Analoghi i concetti espressi da
Il Giorno. A Berna, viene sostenuto, «hanno molta paura dell’effetto che potrebbe avere, nei rapporti con l’UE, fare marcia indietro sulla libera circolazione dei lavoratori contenuta negli accordi di Schengen, ai quali la Svizzera ha aderito per poter contare sulla circolazione delle merci e del credito. L’equazione è semplice: se chiudete le frontiere ai lavoratori stranieri scordatevi la disapplicazione dei dazi sulle merci e la parità di trattamento sulle banche. Un bene per la Confederazione e un male per il Canton Ticino, dove i partiti populisti hanno avuto gioco fin troppo facile negli ultimi anni a far passare il concetto che la colpa della disoccupazione, che da queste parti è inferiore al 4%, sono proprio i lavoratori italiani».
Viene sottolineato come l'esercito di lavoratori italiani sia pagato meno, e come dopo il 9 febbraio «gli elettori non hanno fatto altro che cogliere la palla al balzo per esprimere il loro malcontento contro gli italiani. Uno sfogo destinato a rimanere tale visto che senza i frontalieri, che rappresentano un quarto della forza lavoro in Canton Ticino, cantieri, fabbriche, ospedali e uffici sono destinati a fermarsi».
Della questione si occupano, ovviamente, i mezzi di informazione della fascia da cui proviene la maggior parte dei frontaliere.
Varese News riporta un'intervista al sindacalista Andrea Puglia, che spiega come il voto di ieri sia solo «un’indicazione a Berna su come muoversi in materia di libera circolazione delle persone. Ma per Berna quello che pensa il Ticino non è certo una novità. L’ipotesi di dare la precedenza ai residenti per le assunzioni è del tutto contraria all’Accordo sulla libera circolazione delle persone, il quale è stato approvato a livello federale dai cittadini svizzeri e riconfermato più e più volte in altrettante votazioni». Insomma, i frontalieri possono stare tranquilli, come ha confermato allo stesso media anche Aureli di UNIA.

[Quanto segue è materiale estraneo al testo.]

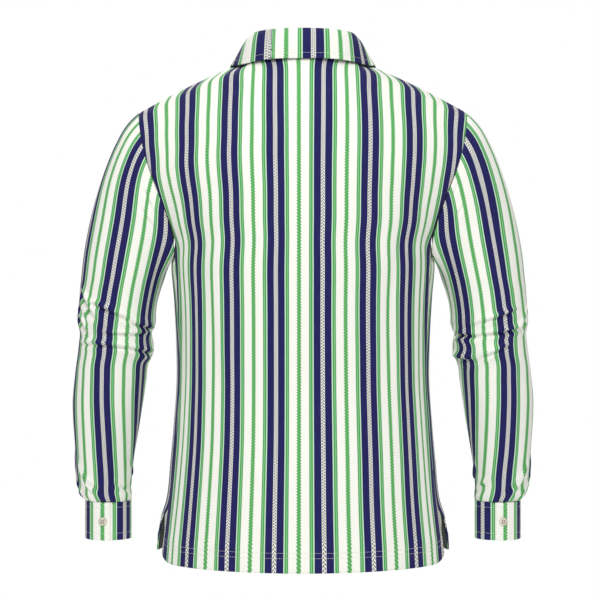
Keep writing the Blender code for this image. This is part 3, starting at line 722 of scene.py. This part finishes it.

Un duro attacco arriva dalla Provincia di Como, che si lancia in un'analisi delle conseguenze del voto. «Di certo, quello di ieri è un voto contro i nostri lavoratori (25mila i comaschi), contro l’Europa (rea di non aver consentito l’applicazione del referendum del 9 febbraio 2014 “contro l’immigrazione di massa”) e contro i rapporti di buon vicinato, forse definitivamente compromessi. Resta il fatto che ora si apre un nuovo fronte nei rapporti Ticino-Italia e Ticino-Berna. Le competenze in materia di lavoro spettano proprio a Berna, che nel cassetto ha dal 9 febbraio 2014 il faldone del referendum “contro l’immigrazione di massa”. Dunque, di fatto il voto di ieri ha sicuramente un valore politico rilevante, ma non ha possibilità dirette di applicazioni pratiche»".
Sulla
Pre Alpina, l'editoriale loda la possibilità di decidere del popolo svizzero, e per commentare cita spesso e volentieri Kant. «L’esito del referendum ticinese può essere allora letto proprio all’interno di questa impostazione: sul piano pratico, attinente il mondo della prassi che ci coinvolge tutti, è infatti ben comprensibile come una popolazione costretta a convivere con la disoccupazione (soprattutto dei più giovani) non possa che preferire di tutelare, in primo luogo, i propri concittadini: prima di dare un posto di lavoro ad uno straniero è meglio tutelare il proprio concittadino che condivide, con gli altri concittadini, un pregiudiziale legame di appartenenza ad un unico stato. Ergo, l’emanazione di una legge in grado di tutelare, in prima istanza, i cittadini appartenenti a quello stato, non può apparire che come una logica conseguenza, del tutto scontata».
Però, «sul piano teoretico dei rapporti internazionali la scelta operata dalla popolazione ticinese configura invece un mondo che si chiude a riccio in se stesso, contando solo sulle proprie forze e sulle proprie risorse. Il che risulta essere in clamoroso contrasto con lo sviluppo dell’intera modernità che ha invece registrato, storicamente, un sempre più ampio scambio internazionale (non solo di merci, ma anche di uomini e di idee)».